А между тем цель достигнута — вот какая: когда-то еще я соберусь оканчивать роман, а он уже опередил меня, и тогда выйдет так, что не он, а я, так сказать, иду по его следам, подражаю ему! Так все и произошло, и так происходит до сих пор! Интрига, как обширная сеть, раскинулась далеко и надолго.

Тургенев выказал гениальный талант интриги — и на другом поприще, с другими, высокими, патриотическими и прочими целями, конечно, из него вышел бы какой-нибудь Ришелье или Меттерних, но со своими узенькими, эгоистическими целями он является каким-то литературным Отрепьевым.

В кружке уже знали о нашей первой размолвке, но поговорили и замолчали.
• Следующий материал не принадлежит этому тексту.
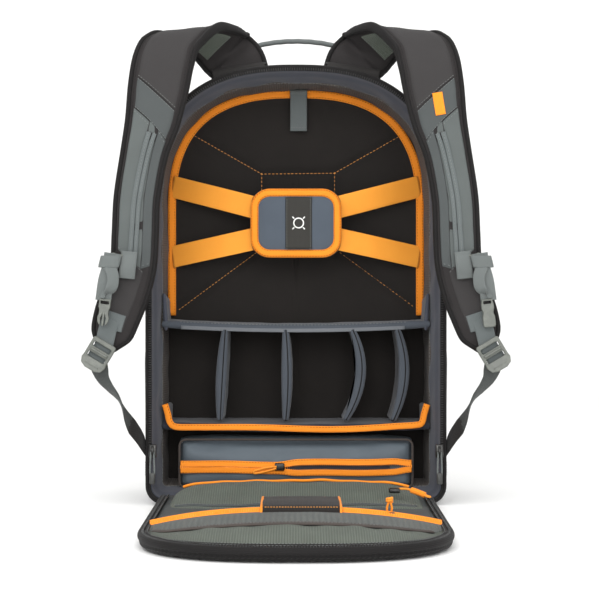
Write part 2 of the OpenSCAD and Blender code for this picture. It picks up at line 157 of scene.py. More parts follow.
@dataclass(frozen=True)
class Cloth:
    """A textile finish.

    The UV map of a piece is in metres along its own surface, so spacing_mm is a real thread or
    rib spacing. Where threads are finer than a render can show, the spacing is drawn coarser.
    """

    name: str
    colour: str
    shade: str
    weave: Weave = Weave.PLAIN
    spacing_mm: float = 1.6
    roughness: float = 0.82
    sheen: float = 0.06
    bump: float = 0.35
    blotch_mm: float = 38.0
    on_object: bool = False

    def pattern(self, tree: bpy.types.NodeTree, coord) -> tuple:
        """Add the nodes of the weave.

        Args:
            tree: the material's node tree.
            coord: the socket that gives the coordinates in metres.

        Returns:
            The socket of the height pattern and the share of it that darkens the colour.
        """
        fine = band_scale(self.spacing_mm)
        across = add(tree, "TexWave", {"Vector": coord, "Scale": fine, "Distortion": 0.35,
                     "Detail": 1.0, "Detail Scale": 2.0}, bands_direction="X")
        along = add(tree, "TexWave", {"Vector": coord, "Scale": fine, "Distortion": 0.35,
                    "Detail": 1.0, "Detail Scale": 2.0}, bands_direction="Y")
        if self.weave is Weave.PLAIN:
            mixed = calc(tree, "MULTIPLY", across.outputs["Fac"], along.outputs["Fac"])
            return mixed.outputs[0], 0.35
        if self.weave is Weave.WEBBING:
            zig = add(tree, "TexWave", {"Vector": coord, "Scale": fine * 0.7, "Distortion": 2.2,
                      "Detail": 0.0, "Detail Scale": 3.0}, bands_direction="DIAGONAL")
            mixed = calc(tree, "MULTIPLY", along.outputs["Fac"], zig.outputs["Fac"])
            return mixed.outputs[0], 0.5
        if self.weave is Weave.ELASTIC:
            return along.outputs["Fac"], 0.4
        if self.weave is Weave.NAP:
            pile = add(tree, "TexNoise", {"Vector": coord, "Scale": noise_scale(self.spacing_mm),
                       "Detail": 3.0, "Roughness": 0.7})
            return pile.outputs["Fac"], 0.5
        # A knitted mesh: staggered round holes, drawn as cells, in rows that zigzag.
        bend = add(tree, "TexWave", {"Vector": coord, "Scale": fine * 0.5}, bands_direction="X",
                   wave_profile="TRI")
        push = calc(tree, "MULTIPLY", bend.outputs["Fac"], self.spacing_mm * MM * 0.9)
        shift = add(tree, "CombineXYZ", {"Y": push.outputs[0]})
        moved = add(tree, "VectorMath", {0: coord, 1: shift.outputs[0]}, operation="ADD")
        rows = add(tree, "TexWave", {"Vector": moved.outputs[0], "Scale": fine},
                   bands_direction="Y")
        if self.weave is Weave.RIBBED:
            ribs = add(tree, "TexWave", {"Vector": coord, "Scale": fine * 0.42,
                       "Distortion": 0.8}, bands_direction="X")
            mixed = calc(tree, "MULTIPLY_ADD", rows.outputs["Fac"], ribs.outputs["Fac"], 0.15)
            return mixed.outputs[0], 0.7
        holes = calc(tree, "MULTIPLY_ADD", rows.outputs["Fac"], across.outputs["Fac"], 0.1)
        return holes.outputs[0], 0.75

    def material(self) -> Material:
        """Make the material, or give the one that was made before."""
        made = bpy.data.materials.get(self.name)
        if made:
            return made
        mat = blank_material(self.name)
        tree = mat.node_tree
        where = add(tree, "TexCoord")
        coord = where.outputs["Object" if self.on_object else "UV"]
        height, share = self.pattern(tree, coord)
        mottle = add(tree, "TexNoise", {"Vector": where.outputs["Object"], "Detail": 4.0,
                   "Scale": noise_scale(self.blotch_mm), "Roughness": 0.6})
        tone = calc(tree, "MULTIPLY_ADD", height, share, 1.0 - share)
        wear = add(tree, "MapRange", {"Value": mottle.outputs["Fac"], "From Min": 0.3,
                   "From Max": 0.7, "To Min": 0.78, "To Max": 1.08})
        both = calc(tree, "MULTIPLY", tone.outputs[0], wear.outputs[0])
        colour = add(tree, "Mix", {"Factor": both.outputs[0], 6: linear(self.shade),
                     7: linear(self.colour)}, data_type="RGBA", clamp_factor=True)
        rough = add(tree, "MapRange", {"Value": mottle.outputs["Fac"],
                    "To Min": self.roughness - 0.07, "To Max": self.roughness + 0.07})
        crease = add(tree, "Bump", {"Height": mottle.outputs["Fac"], "Strength": 0.12,
                     "Distance": 4 * MM})
        bump = add(tree, "Bump", {"Height": height, "Strength": self.bump,
                   "Distance": self.spacing_mm * 0.3 * MM, "Normal": crease.outputs[0]})
        principled(tree, {"Base Color": colour.outputs[2], "Roughness": rough.outputs[0],
                          "Normal": bump.outputs[0], "IOR": 1.45, "Sheen Weight": 0.3 * self.sheen,
                          "Sheen Roughness": 0.45, "Specular IOR Level": 0.25})
        return mat


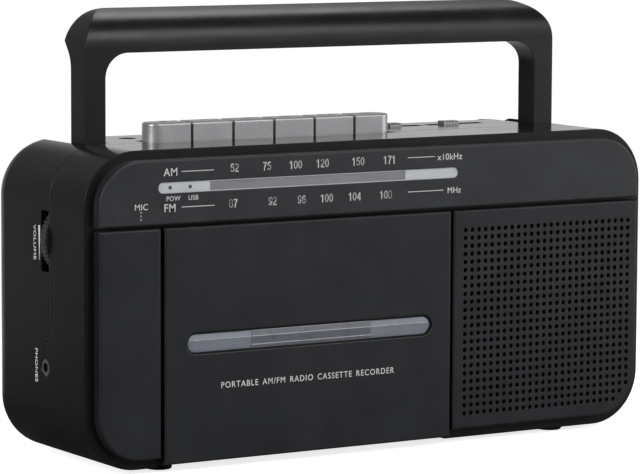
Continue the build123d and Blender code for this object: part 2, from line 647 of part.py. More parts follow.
with BuildPart() as phones_jack:
    rod_along_x((-width / 2 + 0.2, -width / 2 + 12.0), jack_y, jack_z, jack_ring_radius - 0.1)
    block((-width / 2 + wall + 0.3, -width / 2 + 14.0), (jack_y - 4.0, jack_y + 4.0), (jack_z - 4.5, jack_z + 4.5))
    rod_along_x((-width / 2 - 1, -width / 2 + 13.0), jack_y, jack_z, 1.8, Mode.SUBTRACT)
save(phones_jack.part, "phones_jack")

with BuildPart() as aux_jack:
    rod_along_z(aux_x, switch_y, (106.0, top_z - 0.3), 3.2)
    block((aux_x - 3.8, aux_x + 3.8), (switch_y - 3.8, switch_y + 3.8), (104.5, 117.4))
    rod_along_z(aux_x, switch_y, (105.6, top_z + 1), 1.8, Mode.SUBTRACT)
save(aux_jack.part, "aux_jack")

with BuildPart() as mains_inlet:
    block((inlet_x[0] + 0.2, inlet_x[1] - 0.2), (26.0, rear_y - 0.4), (inlet_z[0] + 0.2, inlet_z[1] - 0.2))
    socket_x = (inlet_x[0] + 1.6, inlet_x[1] - 1.6)
    block(socket_x, (30.0, rear_y + 1), (inlet_z[0] + 1.6, inlet_z[1] - 1.6), Mode.SUBTRACT)
    for pin_x in (inlet_x[0] + 4.5, inlet_x[1] - 4.5):
        rod_along_y(pin_x, (28.0, 37.0), (inlet_z[0] + inlet_z[1]) / 2, 1.2)
save(mains_inlet.part, "mains_inlet")

# ------------------------------------------------------------------ power and electronics
with BuildPart() as battery_case:
    block((battery_x[0] - 1.8, battery_x[1] + 1.8), battery_y, (battery_z[0] - 1.8, battery_z[1] + 1.8))
    block(battery_x, (battery_y[0] + 1.8, rear_y), battery_z, Mode.SUBTRACT)
save(battery_case.part, "battery_case")

# Flat contacts at the ends of the two rows of cells.
contact_rows = (battery_z[0] + 14.0, battery_z[1] - 14.0)
with BuildPart() as battery_contacts:
    for row_z in contact_rows:
        block((battery_x[0], battery_x[0] + 0.6), (18.0, 32.0), (row_z - 7.0, row_z + 7.0))
        block((battery_x[1] - 0.6, battery_x[1]), (18.0, 32.0), (row_z - 7.0, row_z + 7.0))
        with Locations(Location((battery_x[1] - 3.1, 25.0, row_z), (0, 90, 0))):
            Cone(2.5, 5.0, 5.0)
save(battery_contacts.part, "battery_contacts")

with BuildPart() as battery_cover:
    cover_x = (battery_x[0] + 0.3, battery_x[1] - 0.3)
    cover_z = (battery_z[0] + 0.3, battery_z[1] - 0.3)
    block(cover_x, (rear_y - wall, rear_y), cover_z)
    fillet(battery_cover.faces().sort_by(Axis.Y)[-1].edges(), 0.5)
    # thumb catch and three grip ribs, sunk into the face
    for rib in range(3):
        rib_z = battery_z[1] - 6.0 - 3.0 * rib
        block((-18.0, 2.0), (rear_y - 0.8, rear_y + 1), (rib_z - 0.6, rib_z + 0.6), Mode.SUBTRACT)
save(battery_cover.part, "battery_cover")

# Circuit board on two feet over the battery case, with two uprights that carry the ferrite rod.
with BuildPart() as main_board:
    block((-90.0, 94.0), (-8.0, 30.0), (75.0, 76.6))
    for post_x in (-50.0, 36.0):
        rod_along_z(post_x, 20.0, (battery_z[1] + 1.9, 75.5), 2.5)
    for upright_x in (-42.0, 42.0):
        block((upright_x - 1.5, upright_x + 1.5), (21.5, 29.5), (76.0, 93.0))
save(main_board.part, "main_board")

with BuildPart() as power_transformer:
    block((-100.0, -68.0), (10.0, 32.0), (16.0, 42.0))
    block((-93.0, -75.0), (8.0, 34.0), (20.0, 38.0))
    block((-106.0, -64.0), (14.0, 28.0), (14.6, 16.0))
save(power_transformer.part, "power_transformer")

with BuildPart() as ferrite_rod:
    rod_along_x((-50.0, 50.0), 25.5, 97.5, 4.5)
save(ferrite_rod.part, "ferrite_rod")

with BuildPart() as ferrite_coil:
    rod_along_x((-38.0, -6.0), 25.5, 97.5, 5.6)
    rod_along_x((-39.0, -5.0), 25.5, 97.5, 4.5, Mode.SUBTRACT)
save(ferrite_coil.part, "ferrite_coil")

# ------------------------------------------------------------------ feet and screws
with BuildPart() as rubber_feet:
    for x in (-89.0, 89.0):
        for y in (-26.0, 26.0):
            rod_along_z(x, y, (0, foot_height), 5.0)
    fillet(rubber_feet.faces().filter_by(Axis.Z).group_by(Axis.Z)[0].edges(), 0.6)
save(rubber_feet.part, "rubber_feet")

with BuildPart() as cabinet_screws:
    for place_x, place_z in screw_places:
        rod_along_y(place_x, (-21.0, 28.5), place_z, screw_bore)
        rod_along_y(place_x, (28.0, 30.2), place_z, 2.6)
        with Locations((place_x, 30.2, place_z)):
            Box(3.4, 1.6, 0.8, mode=Mode.SUBTRACT)
            Box(0.8, 1.6, 3.4, mode=Mode.SUBTRACT)
save(cabinet_screws.part, "cabinet_screws")

# ------------------------------------------------------------------ carry handle
# Side view of the handle: straight legs with round feet; the grip leans back to a crest and a rear edge.
leg_foot_z = handle_pivot_z - (leg_rear_y - leg_front_y) / 2
grip_rear = (15.9, 157.8)
crest_rear = (15.0, 167.2)
crest_top = (12.0, bar_top_z)
with BuildPart() as handle_profile:
    with BuildSketch(Plane.YZ.offset(-handle_outer_x)):
        with BuildLine():
            front_line = Line((leg_front_y, 156.0), (leg_front_y, handle_pivot_z))
            ThreePointArc(front_line @ 1, (handle_pivot_y, leg_foot_z), (leg_rear_y, handle_pivot_z))
            rear_line = Line((leg_rear_y, handle_pivot_z), (leg_rear_y, 147.0))
            Spline(rear_line @ 1, grip_rear, tangents=((0, 1), (0.75, 0.66)))
            Line(grip_rear, crest_rear)
            Spline(crest_rear, crest_top, tangents=((-0.1, 1), (-1, -0.15)))
            Spline(crest_top, front_line @ 0, tangents=((-1, -0.35), (0, -1)))
        make_face()
    extrude(amount=2 * handle_outer_x)

# Front view of the handle: a U with rounded corners, trimmed to the side view.
with BuildPart() as carry_handle:
    with BuildSketch(facing(rear_y)) as u_outer:
        with Locations((0, (leg_foot_z + bar_top_z) / 2)):
            Rectangle(2 * handle_outer_x, bar_top_z - leg_foot_z)
        fillet(u_outer.vertices().group_by(Axis.Y)[-1], handle_outer_radius)
    extrude(amount=depth)
    with BuildSketch(facing(rear_y)) as u_inner:
        with Locations((0, (leg_foot_z - 10 + bar_bottom_z) / 2)):
            Rectangle(2 * handle_inner_x, bar_bottom_z - leg_foot_z + 10)
        fillet(u_inner.vertices().group_by(Axis.Y)[-1], handle_inner_radius)
    extrude(amount=depth, mode=Mode.SUBTRACT)
    add(handle_profile.part, mode=Mode.INTERSECT)
    for side in (-1, 1):
        pin_x = sorted((side * (channel_inner_x - 1.6), side * (channel_outer_x + 1.6)))
        rod_along_x(pin_x, handle_pivot_y, handle_pivot_z, 2.95)
save(carry_handle.part, "carry_handle")

# ------------------------------------------------------------------ antenna
# The fork and the three sections are drawn about the pivot and then leaned back together.
# Swivel fork: turns in the end of the groove, and its cheeks carry the tilting tube.
with BuildPart() as antenna_swivel:
    rod_along_x((2.6, 4.8), 0, 0, 3.0)
    rod_along_x((4.8, 5.9), 0, 0, 1.45)
    for cheek_y in ((-3.0, -1.7), (1.7, 3.0)):
        block((0, 3.0), cheek_y, (-2.6, 2.6))
        rod_along_y(0, cheek_y, 0, 2.6)
    rod_along_y(0, (-2.0, 2.0), 0, 1.0)
save(antenna_swivel.part.moved(antenna_lean), "antenna_swivel")

with BuildPart() as antenna_base_tube:
    rod_along_x((-122.0, -3.6), 0, 0, 3.0)
    tongue_y = (-1.4, 1.4)
    block((-4.0, 0), tongue_y, (-2.2, 2.2))
    rod_along_y(0, tongue_y, 0, 2.2)
    rod_along_y(0, (-3, 3), 0, 1.1, Mode.SUBTRACT)
    rod_along_x((-123.0, -8.0), 0, 0, 2.45, Mode.SUBTRACT)
save(antenna_base_tube.part.moved(antenna_lean), "antenna_base_tube")

with BuildPart() as antenna_middle_tube:
    rod_along_x((-126.0, -10.0), 0, 0, 2.4)
    rod_along_x((-127.0, -14.0), 0, 0, 1.85, Mode.SUBTRACT)
save(antenna_middle_tube.part.moved(antenna_lean), "antenna_middle_tube")

with BuildPart() as antenna_tip:
    rod_along_x((-130.0, -16.0), 0, 0, 1.8)
    rod_along_x((-134.0, -130.0), 0, 0, tip_radius)
    fillet(antenna_tip.faces().sort_by(Axis.X)[0].edges(), 1.0)
save(antenna_tip.part.moved(antenna_lean), "antenna_tip")
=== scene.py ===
import json
import math

import bmesh
import bpy
from mathutils import Matrix, Vector


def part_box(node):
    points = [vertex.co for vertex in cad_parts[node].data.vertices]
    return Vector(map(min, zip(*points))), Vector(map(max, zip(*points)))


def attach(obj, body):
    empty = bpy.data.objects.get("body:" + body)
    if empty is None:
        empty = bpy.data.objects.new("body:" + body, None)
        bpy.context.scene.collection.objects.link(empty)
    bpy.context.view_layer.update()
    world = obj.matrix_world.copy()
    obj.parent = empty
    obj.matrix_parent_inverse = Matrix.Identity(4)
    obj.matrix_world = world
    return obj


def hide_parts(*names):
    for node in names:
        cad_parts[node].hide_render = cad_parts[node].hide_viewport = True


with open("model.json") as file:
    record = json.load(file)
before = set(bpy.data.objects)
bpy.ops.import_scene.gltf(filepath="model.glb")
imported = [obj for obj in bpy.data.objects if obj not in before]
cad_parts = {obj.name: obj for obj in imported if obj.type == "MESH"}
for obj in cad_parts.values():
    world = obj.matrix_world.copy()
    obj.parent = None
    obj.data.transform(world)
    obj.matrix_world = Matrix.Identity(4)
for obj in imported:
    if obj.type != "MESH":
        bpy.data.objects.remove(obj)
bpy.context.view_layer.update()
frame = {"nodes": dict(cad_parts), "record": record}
NODES = frame["nodes"]
MM = 0.001

FRONT_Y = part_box("dial_panel")[0].y
LEFT_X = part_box("front_cabinet")[0].x
KEYS = ("record_key", "play_key", "rewind_key", "fast_forward_key", "stop_eject_key", "pause_key")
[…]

И я решил, конечно, молчать, потому что смешно же протестовать против готовой и напечатанной повести с романом en herbe, в программе, известном только маленькому кружку!

Новый замысел Тургенева вывел меня из терпения и я сказал о нем прежде всего Дудышкину, с которым был знаком у Майковых, прежде нежели он и я сделались литераторами. Дудышкину было и смешно и странно смотреть, как Тургенев мгновенно бледнел и конфузился, когда я намекал нарочно при нем и при других то на “Дворянское гнездо”, то на новую повесть и переглядывался при этом с Дудышкиным. Может быть, так это и продолжалось бы ad infinitum, но сам же Дудышкин довел неловкостью своей дело до взрыва.

У него была страстишка подзадоривать людей, когда начинался какой-нибудь спор, и он любил посмеяться, когда обе стороны начнут горячиться, сделают сцену и т.п. Это его веселило, и он охотник был, где можно, стравливать. Конечно, это — не похвальная черта, но это делал он в пустяках, больше в шутку. Но тут шутка вышла плохая и едва не кончилась серьезно.